駅から富岡製糸場へ歩くと、片倉北通り、宮本通り、城町通りのいずれかを通ります。
寄り道を楽しむ片倉北通り、駅から近い宮本通り、富岡製糸場正門へ続く城町通り。
まちの楽しみ方として、通りの風景はそれぞれ違った感動を演出します。
富岡製糸場周辺の様子
製糸場の側面側になる片倉北通りは、古い長屋建築が点在していますが、通りとしての魅力や活気があまり感じられません。
路地の散策でいざ製糸場、で開ける通りとしては、もっと感動があってもいいところではないでしょうか。
車通りも多い宮本通りは、駅から最短でいけることもあり、店も多く賑わいのある通りです。

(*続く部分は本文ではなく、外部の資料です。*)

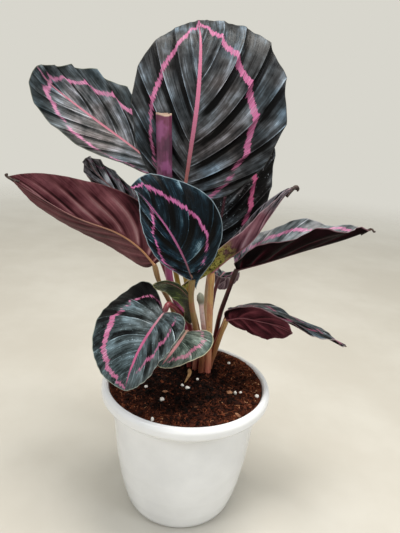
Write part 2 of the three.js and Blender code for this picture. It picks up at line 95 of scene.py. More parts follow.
def half(width, fold, curl, skew=0, base=0.8, tip=1, lobe=0.05, relief=1):
    """Half a blade: widest reach, fold off the rib and curl in degrees, outline, and how deep its pleats are.

    fold and curl are a pair, for the base and the tip, or one number for both.
    """
    fold, curl = (pair if isinstance(pair, tuple) else (pair, pair) for pair in (fold, curl))
    return dict(width=width, fold=fold, curl=curl, skew=skew, base=base, tip=tip, lobe=lobe, relief=relief)


# Each leaf as in the part. faces is the way its upper face looks, at both ends where it turns. sweep is how
# far its veins lean, pleats their count and pleat their height. The pink ring's points give the place along
# the blade, the place from rib to edge and half the ring's width, and a lone left ring is for both halves.
# dry is where a withered tip starts. look, under and stalk name the materials, and slot is the record's.
LEAF_DEFAULTS = dict(scallop=0, rib_half=1, dry=2, under="wine", slot="leaf")
LEAVES = {
    "top": dict(
        rib=[(-13, 8, 278), (-9, 6, 320), (-6, 10, 360), (-7, 26, 400), (-11, 50, 422)],
        faces=[(0, -1, 0.1), (0, -1, 0.9)],
        left=half(51, (12, 8), (-20, -10), base=1, tip=2.05, lobe=0, relief=0.4),
        right=half(70, 4, (-15, -8), base=1.1, tip=1.25, lobe=0), sweep=2.1, pleats=9, pleat=2.0,
        ruffle=(0.7, 4, 0.5), scallop=0.034, foot=(9, 33.5),
        path=[(8, 28, 150), (-2, 20, 190), (-12, 12, 240)], radii=(2.8, 2.4),
        left_ring=[(0, 0.6, 0.3), (0.25, 0.64, 0.8), (0.5, 0.7, 1.5), (0.8, 0.74, 1.2), (1, 0.5, 0.7)],
        right_ring=[(0, 0.62, 0.4), (0.2, 0.6, 1.5), (0.45, 0.65, 2.4), (0.7, 0.62, 2.2),
                    (0.88, 0.54, 1.8), (1, 0.4, 0.9)], rib_half=1.8, look="charcoal", stalk="mustard"),
    "upper_left": dict(
        rib=[(-30, 38, 296), (-61, 46, 317), (-98, 50, 340), (-131, 48, 363), (-141.6, 40, 377.4)],
        faces=[(0.1, -1, 0.5), (0, -1, 0.5)],
        left=half(31, (40, 5), (0, -10), skew=-0.1, base=0.9, tip=1.1, lobe=0, relief=0.35),
        right=half(40, 5, -10, base=0.9, tip=1.5, lobe=0), sweep=2, pleats=8, pleat=1.6,
        ruffle=(1.2, 4, 1), scallop=0.09, foot=(5, 38.5),
        path=[(0, 35, 150), (-16, 32, 207), (-23, 35, 245)], radii=(2.5, 2),
        left_ring=[(0.1, 0.9, 0.4), (0.28, 0.86, 0.5), (0.35, 0.83, 0), (0.42, 0.8, 1.3),
                   (0.5, 0.77, 1.1), (0.56, 0.75, 0), (0.64, 0.7, 1.1), (0.84, 0.6, 1.6), (0.95, 0, 1.2)],
        right_ring=[(0, 0.6, 1.2), (0.3, 0.62, 1.8), (0.7, 0.72, 1.3), (0.87, 0.62, 1.3), (0.95, 0, 1.2)],
        rib_half=1.1, look="pewter", stalk="mustard"),
    "left": dict(
        rib=[(-32, -12, 229), (-45, -14, 243), (-63, -18, 255), (-96, -26, 268), (-139, -34, 294)],
        faces=[(-0.17, 0.97, 0.1)], left=half(31, 5, 0, skew=0.15, base=0.7, tip=1.8),
        right=half(37, (48, 52), 10, skew=0.4, tip=1.9, relief=0.3), sweep=1.9, pleats=8, pleat=1.0,
        ruffle=(1, 3, 0), foot=(0, 31), path=[(-8, 20, 150), (-17, 4, 187), (-27, -9, 212)],
        radii=(2.4, 1.9), left_ring=[(0, 0.62, 0.8), (0.5, 0.66, 1.4), (1, 0.6, 0.6)], rib_half=1.4,
        dry=0.985, look="charcoal", stalk="brown", slot="leaf_underside"),
    "small_back": dict(
        rib=[(-50, 28, 262), (-72, 33, 279), (-90, 40, 292), (-103, 46, 305)], faces=[(0, -1, 0.4)],
        left=half(11, 20, 10), right=half(13, 20, 10), sweep=1.7, pleats=5, pleat=1.2, ruffle=(1.2, 3, 0),
        scallop=0.17, foot=(-1, 36.5), path=[(-8, 34, 150), (-22, 30, 200), (-40, 27, 243)],
        radii=(1.8, 1.6), left_ring=[(0, 2, 0.1)],
        right_ring=[(0, 0.7, 0.1), (0.5, 0.7, 0.3), (1, 0.6, 0.1)], rib_half=0.7, look="ash",
        stalk="maroon"),
    "centre": dict(
        rib=[(0, -43, 229), (-7, -50, 247), (-18, -56, 267), (-36, -55, 288), (-47, -50, 295)],
        faces=[(-0.2, -1, 0.1), (-0.2, -1, 0.5)], left=half(20, 38, 5, base=1.2, tip=5, lobe=0),
        right=half(34.6, 5, -20, skew=-0.74, base=7.3, tip=0.77, lobe=0.29), sweep=2, pleats=7, pleat=0.9,
        ruffle=(0.6, 3, 0), foot=(12.8, 16.2),
        path=[(12.5, 9, 137), (9, -2, 155), (4, -16, 182), (0, -32, 209)], radii=(2.6, 2.2),
        left_ring=[(0.12, 0.9, 0), (0.25, 0.84, 0.4), (0.5, 0.72, 0.6), (0.78, 0.5, 0.5),
                   (0.86, 0.46, 0)],
        right_ring=[(0.24, 0.66, 0), (0.34, 0.62, 0.8), (0.45, 0.6, 0.9), (0.6, 0.6, 1.1),
                    (0.85, 0.66, 1), (1, 0.5, 0.6)], rib_half=0.9, look="midnight", stalk="olive"),
    "lower_left": dict(
        rib=[(-20, -38, 199), (-28, -50, 189), (-35, -59, 177), (-40, -67, 164), (-44, -72, 149)],
        faces=[(-0.3, -0.8, 0.6), (-0.2, -0.9, 0.3)],
        left=half(36, (30, 50), 0, skew=0.2, base=0.7, tip=1.7),
        right=half(49, 0, -20, skew=0.09, base=0.88, tip=1.08, lobe=0.58), sweep=1.9, pleats=7, pleat=1.0,
        ruffle=(1, 3, 0), foot=(1.5, 25),
        path=[(1, 17, 137), (2, 3, 157), (-1, -8, 178), (-9, -22, 194), (-17, -33, 204)],
        radii=(2.3, 1.9),
        left_ring=[(0.14, 0.6, 0), (0.24, 0.6, 0.7), (0.36, 0.62, 1.4), (0.58, 0.62, 1.5),
                   (0.68, 0.62, 0.3), (0.72, 0.62, 0)],
        right_ring=[(0, 0.4, 0.2), (0.2, 0.6, 0.6), (0.3, 0.66, 1.6), (0.5, 0.72, 2.2),
                    (0.75, 0.75, 1.6), (1, 0.6, 0.7)], rib_half=1.45, look="slate", stalk="crimson"),
    "lower_small": dict(
        rib=[(-2, -20, 176), (-8, -34, 171), (-14, -46, 166), (-20, -54, 160)], faces=[(-0.1, -0.6, 0.8)],
        left=half(24, 10, -20, skew=0.3, base=0.7, tip=1.7, lobe=0.4), right=half(14, 10, -20), sweep=1.7,
        pleats=4, pleat=0.5, ruffle=(1.5, 2, 0), foot=(6.6, 20.1), path=[(6.5, 13, 138), (3.5, -6, 160)],
        radii=(2.1, 1.7),
        left_ring=[(0, 0.7, 0.4), (0.3, 0.66, 1.3), (0.6, 0.62, 1.5), (0.76, 0.55, 0.8), (0.86, 0.5, 0)],
        right_ring=[(0, 2, 0.1)], rib_half=1.35, look="sage", stalk="rose", under="mauve",
        slot="leaf_green"),
    "right_back": dict(
        rib=[(15, 36, 228), (21, 44, 262), (25, 52, 298), (32, 60, 333), (43, 66, 364)],
        faces=[(0.1, -1, 0.3)], left=half(36, 10, -10), right=half(40, 5, -10), sweep=2, pleats=8,
        pleat=1.6, ruffle=(1.2, 4, 0), scallop=0.02, foot=(15.2, 32.8),
        path=[(14.5, 31, 150), (13, 31, 190)], radii=(2.5, 2.1),
        left_ring=[(0, 0.62, 0.8), (0.5, 0.62, 1.4), (1, 0.6, 0.8)],
        right_ring=[(0, 0.56, 1), (0.3, 0.6, 2), (1, 0.62, 1)], rib_half=1.4, look="raven", stalk="cream"),
    "right_fold": dict(
        rib=[(15, 4, 221), (28, 7, 233), (47, 11, 249), (60, 16, 269), (73, 21, 289), (83, 26, 296)],
        faces=[(-0.7, -0.1, 0.7)], left=half(14, (55, 60), 10, skew=0.1, base=0.9, tip=3),
        right=half(17, (50, 60), (10, 30), skew=0.1, base=0.6, tip=3.4, lobe=0.6), sweep=1.7, pleats=6,
        pleat=0.8, ruffle=(1, 3, 0), foot=(18.8, 17.6), path=[(18.3, 16, 140), (16.5, 11, 185)],
        radii=(3.1, 2.6), left_ring=[(0, 0.6, 0.4), (0.5, 0.6, 0.7), (1, 0.6, 0.3)], rib_half=1.2,
        dry=0.96, look="dusk", stalk="sienna", under="rosewood", slot="leaf_underside"),
    "long_right": dict(
        rib=[(36, 4, 225), (59, 4, 233), (90, 2, 246), (120, 0, 258), (142, -2, 269)],
        faces=[(-0.3, 0, 1)], left=half(38, 25, 10, skew=0.35, base=0.5, tip=2.4, lobe=0.02),
        right=half(26, 40, (20, 10), skew=0.2, base=0.5, tip=1.9), sweep=1.8, pleats=7, pleat=1.0,
        ruffle=(3.4, 4.2, 2.2), foot=(20.5, 34.6), path=[(24, 28, 150), (26, 16, 178), (30, 8, 200)],
        radii=(2.4, 1.9),
        left_ring=[(0, 0.5, 0.8), (0.25, 0.66, 1.6), (0.45, 0.75, 1.5), (0.62, 0.86, 1.2),
                   (0.8, 0.82, 1), (1, 0.6, 0.5)], right_ring=[(0, 0.6, 0.8), (1, 0.6, 0.8)],
        rib_half=1.2, dry=0.955, look="silver", stalk="black", under="plum", slot="leaf_underside"),
    "lower_right": dict(
        rib=[(34, 10, 184), (56, 12, 187), (80, 10, 183), (108, 6, 174), (138, 0, 163)],
        faces=[(0, 0.3, 1)], left=half(25, 10, 0, skew=0.25, base=0.7, tip=1.6),
        right=half(20, 0, -20, skew=0.2, tip=1.7), sweep=1.7, pleats=6, pleat=1.0, ruffle=(2.4, 3.5, 0),
        foot=(19.6, 29), path=[(24, 24, 142), (29, 15, 166)], radii=(2.3, 2),
        left_ring=[(0, 0.6, 0.8), (1, 0.6, 0.4)],
        right_ring=[(0, 0.5, 0.8), (0.5, 0.55, 0.9), (1, 0.6, 0.3)], dry=0.97, look="ember",
        stalk="russet", under="plum"),
    "lower_front": dict(
        rib=[(31, -4, 182), (43, -9, 187), (56, -13, 187), (70, -17, 186), (85, -20, 181)],
        faces=[(0, 0.8, 0.5)], left=half(24, 0, 0, base=0.6, tip=1.35, lobe=0, relief=0.5),
        right=half(17, 0, 0, skew=0.2, base=0.7, tip=1.7, lobe=0, relief=0.5), sweep=1.7, pleats=5,
        pleat=0.7, ruffle=(1.2, 3.5, 0), foot=(21.2, 23.8), path=[(24.3, 17.8, 140), (27, 6, 160)],
        radii=(2.2, 1.9), left_ring=[(0, 0.62, 0.8), (1, 0.62, 0.6)], look="raven", stalk="tan",
        under="claret", slot="leaf_underside"),
    "rear_small": dict(
        rib=[(25, 58, 200), (31, 76, 200), (33, 92, 188), (28, 102, 172)],
        faces=[(0.3, 0.3, 1), (0.1, 0.8, 0.7)], left=half(14, 10, 10), right=half(14, 10, 10), sweep=1.6,
        pleats=6, pleat=0.8, ruffle=(1, 3.5, 0), foot=(16, 38.8), path=[(17.5, 45, 150), (21, 54, 185)],
        radii=(1.9, 1.6), left_ring=[(0, 0.62, 0.5), (1, 0.62, 0.4)], rib_half=0.8, look="slate",
        stalk="maroon", under="mauve", slot="leaf_underside"),
    "sheath": dict(
        rib=[(3, -8, 182), (-1, -14, 200), (-9, -20, 212), (-20, -24, 218), (-31, -28, 217)],
        faces=[(0.3, -0.5, 0.8), (0, -0.5, 0.8)], left=half(14, 0, 0), right=half(4, 0, 0), sweep=1.4,
        pleats=4, pleat=0.2, ruffle=(0.4, 3, 0), foot=(12.3, 22), path=[(11.5, 18, 138), (8, 5, 162)],
        radii=(1.8, 1.3), left_ring=[(0, 2, 0.1)], rib_half=0.5, look="olive", stalk="tan", under="fern",
        slot="leaf_green"),
}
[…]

ここでは新しい建物と伝統的木造建築、またそれに覆いかぶさる昭和期の看板建築、トタンとペンキ仕上げの外壁の建物が共存し、
少し懐かしい田舎ならではの雰囲気が残っています。
富岡製糸場正門へ続く城町通りは、観光客が賑わい活気のある通りです。
テイクアウトの食べ物屋、お土産屋、カフェ、ギャラリーなど、競い合うように並ぶ仲見世通りの雰囲気を味わうことができます。
富岡製糸場の世界遺産登録に合わせて整備されたと思われる、比較的新しい店舗も見られました。
もったいない、ツクリモノとホンモノ
看板建築や廉価な仕上げによる外壁など、安っぽい建築物によるまちなみは、場末感の漂う観光地を際立たせる要因になりがちです。
乱立する看板や表示なども、観光地の魅力を落とす原因となっています。
また、人が多いところほど休憩スペースがなく、賑わいが滞留せず流れてしまうように感じます。
中には昔ながらで活用されていない建物もあり、その建物は見るだけとなり、建物が持つ魅力が活かしきれていない状態です。
レンガの建物、望楼のある建物、左官の仕事が光る建物・・・・
歴史的な魅力を伝える要素が、いたる所にちりばめられています。
見るだけ、通りすがりに見る風景だけでは、もったいない。
まちなみの工夫
一部の店には伝統的木造建築にあわせた意匠とする、看板を控えめにするなど、
歴史的まちなみを感じさせる工夫を見ることができます。
また看板建築の看板を取外し、建築本来の屋根形状やファサードを取戻した店舗もあります。
建物の素材や色、質感の統一、レンガなど地域を特徴づける素材の使用は、
通りそのものに場所としての魅力を見出すことができるのではないでしょうか。
城町通りには、通りから一歩下がって構えている店もあります。
この一歩下がることで生まれるエントランス空間は、賑わいから小休止する絶好の止まり木のような役目を果たします。
ベンチなどを置けば、この店だけでなく、周りも賑やかになる小広場のような場所になります。
入場者であふれて人が空くまで、友達や家族の買い物が終わるまで、休むことができる。
通りの店を楽しめる時間を多く持つことができます。
通りの持つ空間特性やニーズを意識した店舗配置も必要だと思います。
おまけ
なんだこれ!と思わせるご当地ものは、思い出話として印象に残ります。
コアな旅行者の心を躍らせるこれらの要素は、ずっと生きていてほしいと思います。
地元市民団体による案内サインが、富岡製糸場周辺の所どころに設置されています。
手書きの文字は人間味があふれ、ほっこりした気持ちにさせてくれます。